A new artificial sweetener has been approved by the Food and Drug Administration (FDA) and may be used to replace sugar with its no-calorie benefits. Splenda, Equal, and the recently popular Stevia, have taken over the artificial sweetening market since the 1980s; however, the new FDA-approved advantame, which has no brand name yet, is now the sixth sweetest food additive.
Advantame is traveling to the United States all the way from Japan’s Ajinomoto Company, which will also be able to replace the infamous high fructose corn syrup in foods and beverages. According to the FDA, advantame is a free-flowing, water soluble, white crystalline powder that remains stable at high temperatures, which makes it a versatile food-enhancing sweetener for cooking and baking applications.
It's pharmacologically very similar to aspartame, which is what the long-standing sweetener Equal contains. However, the new sweetener is unlike others preceding its approval, as it is a high-intensity sweetener that makes it roughly 20,000 times sweeter than sugar and 100 times sweeter than aspartame, according to the Calorie Control Council.

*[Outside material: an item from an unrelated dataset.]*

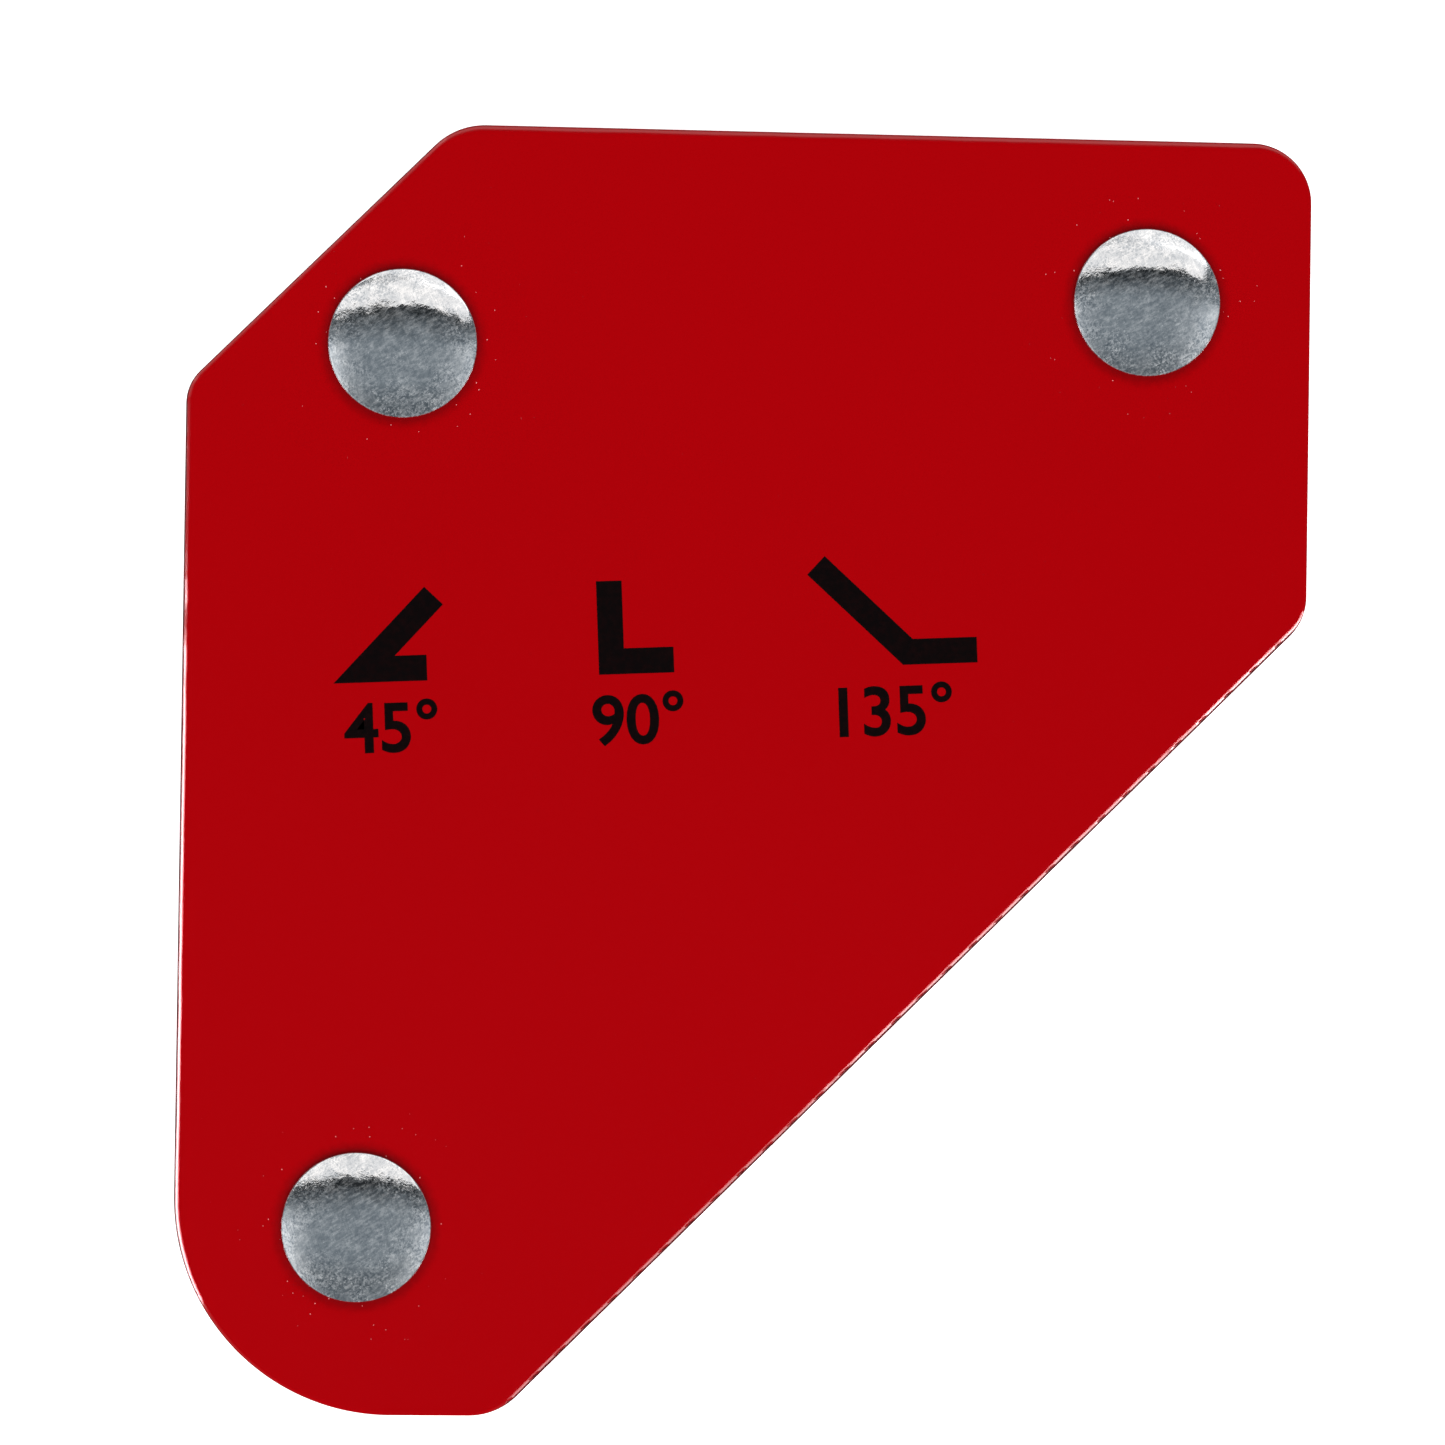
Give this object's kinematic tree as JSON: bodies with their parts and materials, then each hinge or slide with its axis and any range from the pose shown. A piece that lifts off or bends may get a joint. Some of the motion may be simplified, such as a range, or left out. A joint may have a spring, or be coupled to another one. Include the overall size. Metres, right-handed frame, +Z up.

The new product may become a staple sweetener on family countertops for coffee, toppings, syrups, baked goods, non-alcoholic beverages, frozen desserts, jams and jellies, chewing gum, fruit juices, and puddings.
The FDA based their approval on the results from 37 animal and human studies that were conducted by the Japanese manufacturer. Ajinomoto first began the FDA-approval process for advantame in 2009. It has already been approved in Australia, New Zealand, and approvals are currently pending in the European Union, as well as Japan. The safety studies were designed to identify the sweetener’s possible toxic side effects, such as reproductive, neurological, and cancer-causing effects and found it to be safe for human consumption.
It isn’t perfect though. For those with the genetic birth defect phenylketonuria (PKU), there is one noticeably important health risk that advantame contains, and that’s the aspartame. Those with PKU should avoid or limit their use of aspartame because of how difficult it is to metabolize, warns the FDA.
PKU causes the amino acid, phenylalanine to build up in the body, which is why it’s important to limit excessive intact if they can. Phenylalanine is in aspartame, and a buildup of the protein-building amino acids can cause a variety of health issues such as seizures, hyperactivity, skin rashes, and for children, mental retardation, small head size, and stunted growth.
Aside from those diagnosed with PKU, the extremely sweet new artificial food additive, is suggested for diabetics to use to curb their sugary cravings. Diabetics need to plan their diets carefully and limit their sugar intake. With the FDA-approval of artificial sweeteners, found in diet sodas, diabetics can enjoy the sweets without the health risks. However, as researchers study artificial sweeteners more, they find that there are increased rates of tumor development in animals from carcinogens, according to the American Cancer Society.
The FDA recognizes the possible danger, which is why it’s necessary to regulate the use of aspartame and other artificial sweeteners in the United States. In 2007, the FDA stated:
Considering results from the large number of studies on aspartame's safety, including five previously conducted negative chronic carcinogenicity studies, a recently reported large epidemiology study with negative associations between the use of aspartame and the occurrence of tumors, and negative findings from a series of three transgenic mouse assays, FDA finds no reason to alter its previous conclusion that aspartame is safe as a general purpose sweetener in food.
It could be safer to choose alternative sweeteners, since advantame contains the aspartame ingredient, though the FDA hasn’t announced legitimate cancer-causing findings.